## Task description
Give back, unchanged, the line with "half_turn = Rot(0, 0, 180)", the line with "bpy.context.view_layer.update()", and every line between them, and no other line.

## Records for this exercise
· · · ·

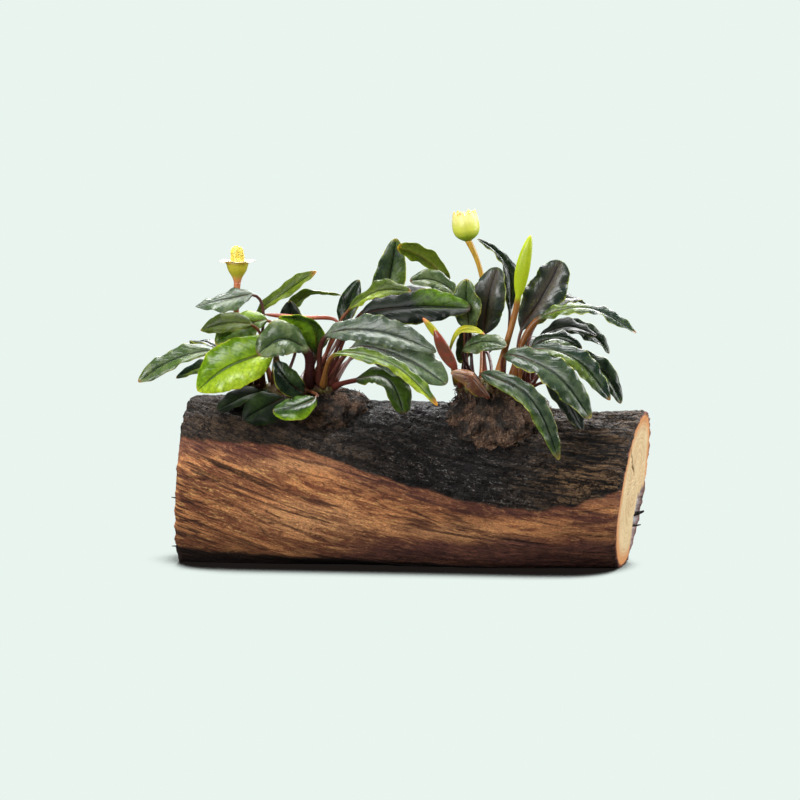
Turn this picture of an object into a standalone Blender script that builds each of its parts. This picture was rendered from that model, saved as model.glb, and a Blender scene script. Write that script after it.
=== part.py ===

· · · ·

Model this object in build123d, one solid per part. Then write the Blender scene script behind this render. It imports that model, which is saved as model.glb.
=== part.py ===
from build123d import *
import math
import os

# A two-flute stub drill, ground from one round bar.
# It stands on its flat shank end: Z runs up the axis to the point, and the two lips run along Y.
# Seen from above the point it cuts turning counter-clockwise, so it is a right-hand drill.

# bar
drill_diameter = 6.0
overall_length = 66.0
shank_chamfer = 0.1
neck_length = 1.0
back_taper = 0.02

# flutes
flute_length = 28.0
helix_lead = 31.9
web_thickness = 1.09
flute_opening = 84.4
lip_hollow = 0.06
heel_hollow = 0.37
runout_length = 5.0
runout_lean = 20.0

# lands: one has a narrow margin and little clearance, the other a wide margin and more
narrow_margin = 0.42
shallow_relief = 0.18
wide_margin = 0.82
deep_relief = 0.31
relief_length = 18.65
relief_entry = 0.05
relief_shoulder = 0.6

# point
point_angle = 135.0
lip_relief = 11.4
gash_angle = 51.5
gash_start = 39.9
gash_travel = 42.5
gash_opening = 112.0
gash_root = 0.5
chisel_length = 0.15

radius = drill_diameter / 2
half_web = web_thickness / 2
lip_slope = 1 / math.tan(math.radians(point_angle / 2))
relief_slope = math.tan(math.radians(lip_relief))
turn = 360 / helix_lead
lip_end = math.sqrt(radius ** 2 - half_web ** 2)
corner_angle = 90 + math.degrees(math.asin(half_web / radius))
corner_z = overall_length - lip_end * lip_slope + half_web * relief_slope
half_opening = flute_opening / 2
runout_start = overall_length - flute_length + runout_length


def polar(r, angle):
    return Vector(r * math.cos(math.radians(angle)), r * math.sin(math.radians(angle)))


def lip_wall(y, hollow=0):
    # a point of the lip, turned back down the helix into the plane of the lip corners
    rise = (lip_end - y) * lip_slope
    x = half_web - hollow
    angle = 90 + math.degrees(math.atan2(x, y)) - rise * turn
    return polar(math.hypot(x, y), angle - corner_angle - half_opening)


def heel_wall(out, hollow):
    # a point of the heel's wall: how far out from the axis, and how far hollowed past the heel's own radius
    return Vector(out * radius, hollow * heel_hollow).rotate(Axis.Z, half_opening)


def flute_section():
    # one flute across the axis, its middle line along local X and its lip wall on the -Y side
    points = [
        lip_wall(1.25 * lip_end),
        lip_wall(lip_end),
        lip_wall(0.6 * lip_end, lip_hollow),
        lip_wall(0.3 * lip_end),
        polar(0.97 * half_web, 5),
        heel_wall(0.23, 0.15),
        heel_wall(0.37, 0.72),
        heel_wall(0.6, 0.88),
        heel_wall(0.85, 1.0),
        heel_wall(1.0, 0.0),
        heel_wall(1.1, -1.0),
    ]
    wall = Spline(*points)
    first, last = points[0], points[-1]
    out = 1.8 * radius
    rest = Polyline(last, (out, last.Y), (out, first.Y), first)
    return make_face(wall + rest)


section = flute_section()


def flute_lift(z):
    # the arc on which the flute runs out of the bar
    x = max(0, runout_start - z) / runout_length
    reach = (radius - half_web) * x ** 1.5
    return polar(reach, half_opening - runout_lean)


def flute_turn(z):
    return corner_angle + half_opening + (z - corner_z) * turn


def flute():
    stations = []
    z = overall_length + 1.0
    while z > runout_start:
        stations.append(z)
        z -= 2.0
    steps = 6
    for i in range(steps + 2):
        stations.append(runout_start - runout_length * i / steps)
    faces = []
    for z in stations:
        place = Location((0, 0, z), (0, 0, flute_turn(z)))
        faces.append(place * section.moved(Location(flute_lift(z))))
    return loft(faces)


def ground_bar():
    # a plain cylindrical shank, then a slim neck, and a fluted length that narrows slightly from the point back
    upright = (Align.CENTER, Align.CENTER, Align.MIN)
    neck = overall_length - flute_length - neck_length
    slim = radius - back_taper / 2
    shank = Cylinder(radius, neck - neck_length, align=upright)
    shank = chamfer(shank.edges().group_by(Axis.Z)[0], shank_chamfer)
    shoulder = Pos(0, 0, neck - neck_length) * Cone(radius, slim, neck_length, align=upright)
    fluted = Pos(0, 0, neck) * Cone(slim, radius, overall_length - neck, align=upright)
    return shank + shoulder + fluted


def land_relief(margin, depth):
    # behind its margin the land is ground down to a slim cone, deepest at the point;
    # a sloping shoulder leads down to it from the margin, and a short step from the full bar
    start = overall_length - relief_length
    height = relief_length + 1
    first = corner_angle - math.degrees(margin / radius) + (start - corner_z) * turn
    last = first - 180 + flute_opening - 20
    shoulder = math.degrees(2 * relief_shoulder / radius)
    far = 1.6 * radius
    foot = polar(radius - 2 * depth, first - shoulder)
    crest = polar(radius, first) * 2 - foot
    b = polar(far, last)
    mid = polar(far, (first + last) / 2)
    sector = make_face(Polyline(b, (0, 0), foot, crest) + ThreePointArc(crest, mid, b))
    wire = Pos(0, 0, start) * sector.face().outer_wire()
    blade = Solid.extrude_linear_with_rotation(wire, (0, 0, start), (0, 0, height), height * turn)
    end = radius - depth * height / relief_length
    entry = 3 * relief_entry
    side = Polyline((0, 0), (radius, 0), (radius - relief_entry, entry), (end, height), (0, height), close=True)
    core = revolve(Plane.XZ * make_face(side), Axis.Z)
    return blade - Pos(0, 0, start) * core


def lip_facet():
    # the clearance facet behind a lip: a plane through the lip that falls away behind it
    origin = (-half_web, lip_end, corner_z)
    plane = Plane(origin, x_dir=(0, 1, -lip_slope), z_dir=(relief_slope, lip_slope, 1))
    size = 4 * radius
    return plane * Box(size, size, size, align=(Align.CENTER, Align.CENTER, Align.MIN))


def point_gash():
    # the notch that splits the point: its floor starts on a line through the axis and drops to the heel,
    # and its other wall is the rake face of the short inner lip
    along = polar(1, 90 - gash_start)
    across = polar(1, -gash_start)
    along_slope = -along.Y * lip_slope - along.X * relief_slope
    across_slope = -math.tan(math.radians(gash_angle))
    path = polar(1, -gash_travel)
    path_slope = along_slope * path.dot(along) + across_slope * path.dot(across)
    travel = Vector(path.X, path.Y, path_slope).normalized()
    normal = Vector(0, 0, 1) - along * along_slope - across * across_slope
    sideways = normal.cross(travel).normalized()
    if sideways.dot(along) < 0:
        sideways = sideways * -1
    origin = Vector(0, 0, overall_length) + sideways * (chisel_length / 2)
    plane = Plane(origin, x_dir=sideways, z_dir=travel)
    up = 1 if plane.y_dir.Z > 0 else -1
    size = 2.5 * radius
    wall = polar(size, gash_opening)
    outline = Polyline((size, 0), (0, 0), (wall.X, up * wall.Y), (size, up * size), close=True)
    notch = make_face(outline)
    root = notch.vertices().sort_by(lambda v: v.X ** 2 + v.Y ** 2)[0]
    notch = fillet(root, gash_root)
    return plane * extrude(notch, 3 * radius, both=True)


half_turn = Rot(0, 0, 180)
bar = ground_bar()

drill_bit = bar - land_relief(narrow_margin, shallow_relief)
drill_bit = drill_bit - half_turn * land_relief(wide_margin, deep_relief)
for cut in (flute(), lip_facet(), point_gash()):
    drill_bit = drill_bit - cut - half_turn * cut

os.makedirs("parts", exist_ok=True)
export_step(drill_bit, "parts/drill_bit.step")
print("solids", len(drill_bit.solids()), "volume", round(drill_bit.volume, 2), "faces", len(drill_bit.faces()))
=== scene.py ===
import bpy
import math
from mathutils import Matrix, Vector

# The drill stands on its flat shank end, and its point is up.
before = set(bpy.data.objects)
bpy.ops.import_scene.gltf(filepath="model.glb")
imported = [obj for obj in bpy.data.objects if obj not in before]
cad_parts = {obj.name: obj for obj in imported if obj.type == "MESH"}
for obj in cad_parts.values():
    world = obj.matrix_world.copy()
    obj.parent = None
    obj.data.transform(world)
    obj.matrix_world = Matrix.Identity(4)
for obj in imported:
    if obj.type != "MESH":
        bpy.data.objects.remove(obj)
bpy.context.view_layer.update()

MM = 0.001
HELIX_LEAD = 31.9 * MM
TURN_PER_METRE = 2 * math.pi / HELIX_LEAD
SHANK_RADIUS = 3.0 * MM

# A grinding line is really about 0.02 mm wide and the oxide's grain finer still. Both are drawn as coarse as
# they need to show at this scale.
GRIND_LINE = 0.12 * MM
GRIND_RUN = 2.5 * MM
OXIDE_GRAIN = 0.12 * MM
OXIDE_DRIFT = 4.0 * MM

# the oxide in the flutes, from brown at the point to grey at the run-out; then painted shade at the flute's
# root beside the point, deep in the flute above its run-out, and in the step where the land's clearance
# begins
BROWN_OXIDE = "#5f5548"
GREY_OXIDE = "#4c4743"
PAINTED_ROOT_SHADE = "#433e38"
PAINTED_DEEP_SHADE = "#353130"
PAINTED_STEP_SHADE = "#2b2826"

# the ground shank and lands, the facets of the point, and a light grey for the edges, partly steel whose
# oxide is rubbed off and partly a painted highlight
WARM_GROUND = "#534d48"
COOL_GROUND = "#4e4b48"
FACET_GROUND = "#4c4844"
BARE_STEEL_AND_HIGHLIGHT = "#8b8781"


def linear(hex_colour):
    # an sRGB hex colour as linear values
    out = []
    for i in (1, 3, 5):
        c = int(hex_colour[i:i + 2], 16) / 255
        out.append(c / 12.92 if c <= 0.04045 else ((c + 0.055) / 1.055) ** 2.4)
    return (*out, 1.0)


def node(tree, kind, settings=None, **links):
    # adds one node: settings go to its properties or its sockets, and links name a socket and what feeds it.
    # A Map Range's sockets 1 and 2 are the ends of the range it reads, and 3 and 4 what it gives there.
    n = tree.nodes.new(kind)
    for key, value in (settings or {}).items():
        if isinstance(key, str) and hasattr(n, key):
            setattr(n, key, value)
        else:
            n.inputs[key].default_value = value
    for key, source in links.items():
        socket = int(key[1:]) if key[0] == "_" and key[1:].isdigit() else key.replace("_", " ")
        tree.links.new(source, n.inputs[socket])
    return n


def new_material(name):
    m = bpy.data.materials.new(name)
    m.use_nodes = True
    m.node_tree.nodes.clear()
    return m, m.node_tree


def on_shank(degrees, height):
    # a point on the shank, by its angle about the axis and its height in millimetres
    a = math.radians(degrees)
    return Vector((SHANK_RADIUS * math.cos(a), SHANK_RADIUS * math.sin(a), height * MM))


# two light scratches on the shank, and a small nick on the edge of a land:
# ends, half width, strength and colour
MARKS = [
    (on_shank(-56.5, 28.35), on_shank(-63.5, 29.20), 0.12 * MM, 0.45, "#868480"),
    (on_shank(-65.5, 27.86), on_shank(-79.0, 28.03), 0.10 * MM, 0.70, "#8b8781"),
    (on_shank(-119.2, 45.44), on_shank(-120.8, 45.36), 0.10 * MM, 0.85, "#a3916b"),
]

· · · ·

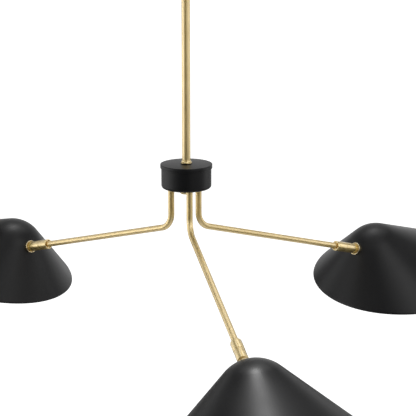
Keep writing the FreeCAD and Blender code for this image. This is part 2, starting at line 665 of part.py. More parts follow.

· · · ·

## Output of the exercise
half_turn = Rot(0, 0, 180)
bar = ground_bar()

drill_bit = bar - land_relief(narrow_margin, shallow_relief)
drill_bit = drill_bit - half_turn * land_relief(wide_margin, deep_relief)
for cut in (flute(), lip_facet(), point_gash()):
    drill_bit = drill_bit - cut - half_turn * cut

os.makedirs("parts", exist_ok=True)
export_step(drill_bit, "parts/drill_bit.step")
print("solids", len(drill_bit.solids()), "volume", round(drill_bit.volume, 2), "faces", len(drill_bit.faces()))
=== scene.py ===
import bpy
import math
from mathutils import Matrix, Vector

# The drill stands on its flat shank end, and its point is up.
before = set(bpy.data.objects)
bpy.ops.import_scene.gltf(filepath="model.glb")
imported = [obj for obj in bpy.data.objects if obj not in before]
cad_parts = {obj.name: obj for obj in imported if obj.type == "MESH"}
for obj in cad_parts.values():
    world = obj.matrix_world.copy()
    obj.parent = None
    obj.data.transform(world)
    obj.matrix_world = Matrix.Identity(4)
for obj in imported:
    if obj.type != "MESH":
        bpy.data.objects.remove(obj)
bpy.context.view_layer.update()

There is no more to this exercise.